Quarterback Keith Price was unlimited in practice Monday despite a lingering thumb injury that bothered him in the loss to Oregon. Price went 19 of 32 for 182 yards, a touchdown and an interception against the Ducks. He added 11 carries, though they totaled only 18 yards against an aggressive, disciplined Oregon defense.
Sarkisian wasn’t thrilled with productivity in the air.
“We weren’t great throwing the football Saturday, unfortunately,” he said. “It could have helped on both sides — running it and throwing it. But we weren’t great throwing the ball and I think that affected it some.
What’s wrong with ASJ?
Asked twice Monday whether he was happy with the role tight end Austin Seferian-Jenkins has in the UW’s uptempo, no-huddle offense — it is 36th in the country with 35.2 points per-game — Sarkisian deflected attention from his embattled senior by explaining that he wished everyone received more touches. Seferian-Jenkins has 16 catches for 185 yards and three touchdowns in 2013. He caught two passes for 36 yards and a score against Oregon.
“I don’t have the numbers in front of me, but I think we’re a top 10 offense in America,” Sarkisian said, referring to the 526.8 yards UW averages a game, good for eighth. “I feel good about where we’re at as an offensive football team.”

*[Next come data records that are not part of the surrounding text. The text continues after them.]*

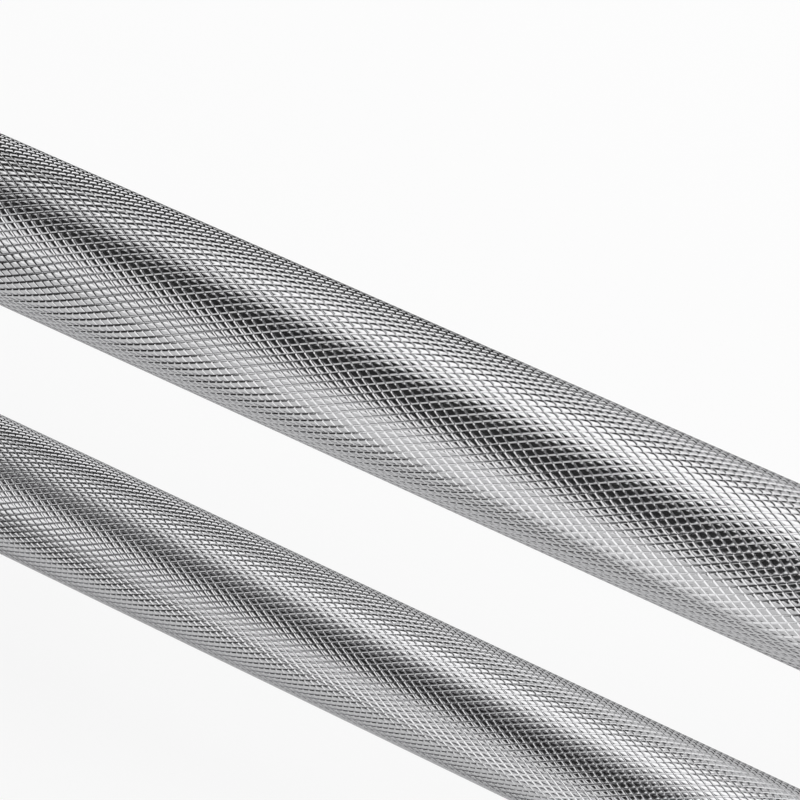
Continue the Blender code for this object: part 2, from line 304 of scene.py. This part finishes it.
def rounded_outline(width, depth, radius):
    """Places round a rounded rectangle and the way that it faces at each."""
    line = []
    for turn, (x, y) in enumerate(((1, 1), (-1, 1), (-1, -1), (1, -1))):
        centre = Vector((x * (width / 2 - radius), y * (depth / 2 - radius)))
        for step in range(outline_corner_steps + 1):
            angle = pi / 2 * (turn + step / outline_corner_steps)
            facing = Vector((cos(angle), sin(angle)))
            line.append((centre + facing * radius, facing))
    return line


def bead_stations(line):
    """Even steps, a few to a ripple, along a closed line of places, facings and heights."""
    places = [place for place, _, _ in line]
    steps = [(after - before).length for before, after in zip(places, places[1:] + places[:1])]
    reached = list(accumulate(steps, initial=0.0))
    count = round(reached[-1] / weld_ripple) * ripple_steps
    stations = []
    for index in range(count):
        along = reached[-1] * index / count
        before = bisect_right(reached, along) - 1
        share = (along - reached[before]) / steps[before]
        place, facing, level = line[before]
        next_place, next_facing, next_level = line[(before + 1) % len(line)]
        stations.append((place.lerp(next_place, share),
                         facing.lerp(next_facing, share).normalized(),
                         level + (next_level - level) * share))
    return stations


def weld_bead(name, line, half_width, rise, body="frame"):
    """A closed bead along a line of places, facings and shares of its full height."""
    stations = bead_stations(line)
    count = len(stations)
    shape = bmesh.new()
    bmesh.ops.create_grid(shape, x_segments=count, y_segments=bead_steps, size=grid_half)
    for corner in shape.verts:
        index = round((corner.co.x + grid_half) * count) % count
        angle = 2 * pi * (corner.co.y + grid_half)
        place, facing, level = stations[index]
        way = (stations[(index + 1) % count][0] - stations[index - 1][0]).normalized()
        across = way.cross(facing).normalized()
        ripple = abs(sin(pi * (index / ripple_steps + ripple_arch * cos(angle) ** 2)))
        swell = sum((share * sin(2 * pi * times * index / count) for share, times in bead_swells),
                    start=1.0)
        scallop = 1 - ripple_scallop + ripple_scallop * ripple
        height = rise * level * swell * (1 + ripple_depth * (ripple - 1))
        if sin(angle) < 0:
            height *= root_share
        corner.co = (place + across * half_width * swell * scallop * cos(angle)
                     + facing * height * sin(angle))
        corner.co.y = min(max(corner.co.y, cad_low.y + box_margin), cad_high.y - box_margin)
    bmesh.ops.remove_doubles(shape, verts=shape.verts, dist=same_place)
    bmesh.ops.recalc_face_normals(shape, faces=shape.faces)
    return make_piece(name, shape, weld_chrome, body)


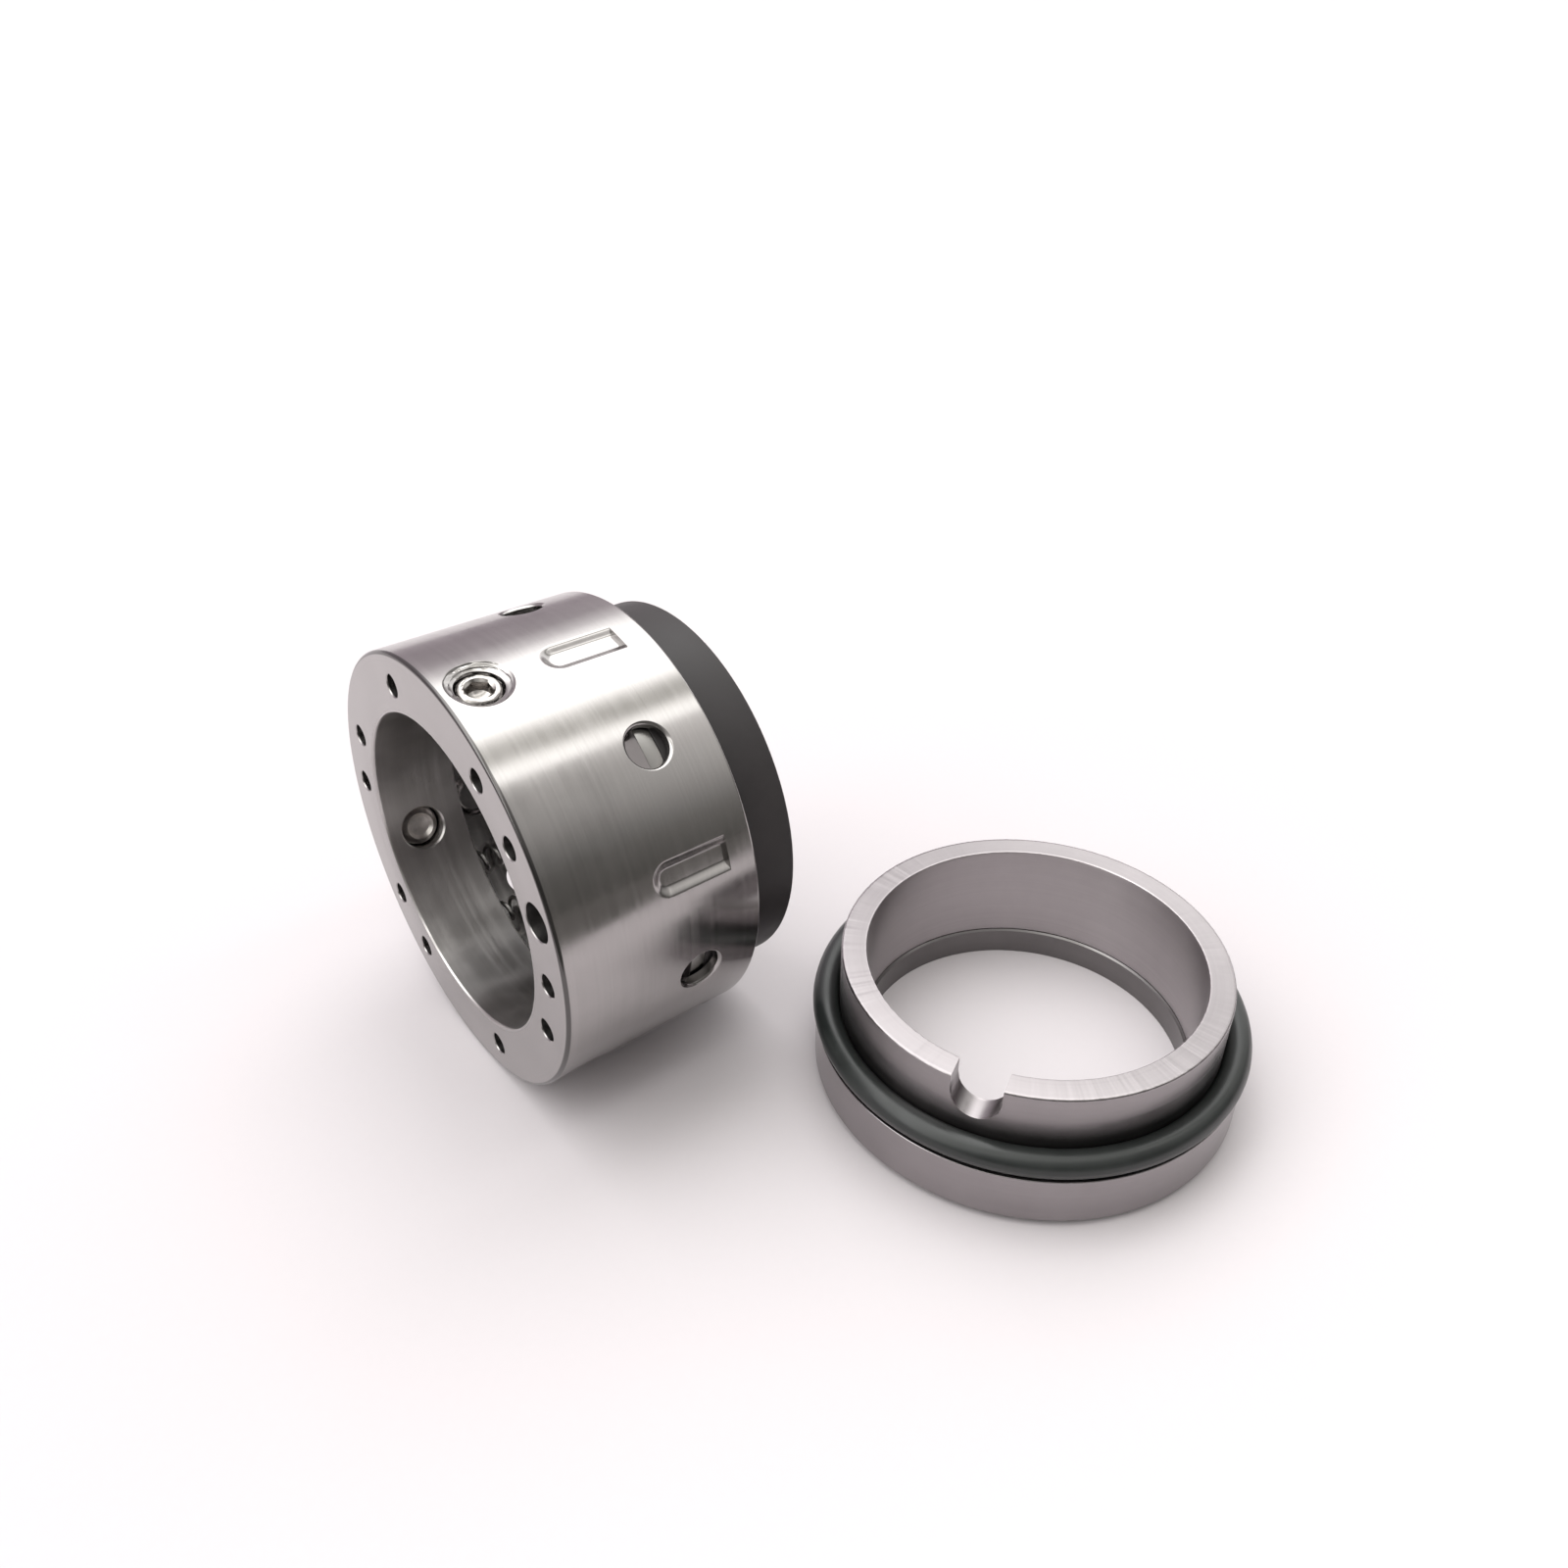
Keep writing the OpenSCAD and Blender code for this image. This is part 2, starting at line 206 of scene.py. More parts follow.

Conference has host of top playmakers
If the Pac-12 received a midterm report card, some offensive players around the conference would grade out well. Among the standouts: OSU quarterback Sean Mannion, leading FBS with 2,511 passing yards, Sankey, leading with 899 rushing yards and Grice, leading in scoring with 15 touchdowns (10 rushing, five passing).
That list doesn’t include Mariota, two days after going 24 of 31 for 366 yards and three passing touchdowns. He added 13 carries for 88 yards and a score inside a hostile Husky Stadium.
“If you don’t come to play week in and week out, it doesn’t matter who you’re playing, you can get beat,” Sarkisian said of the Pac-12.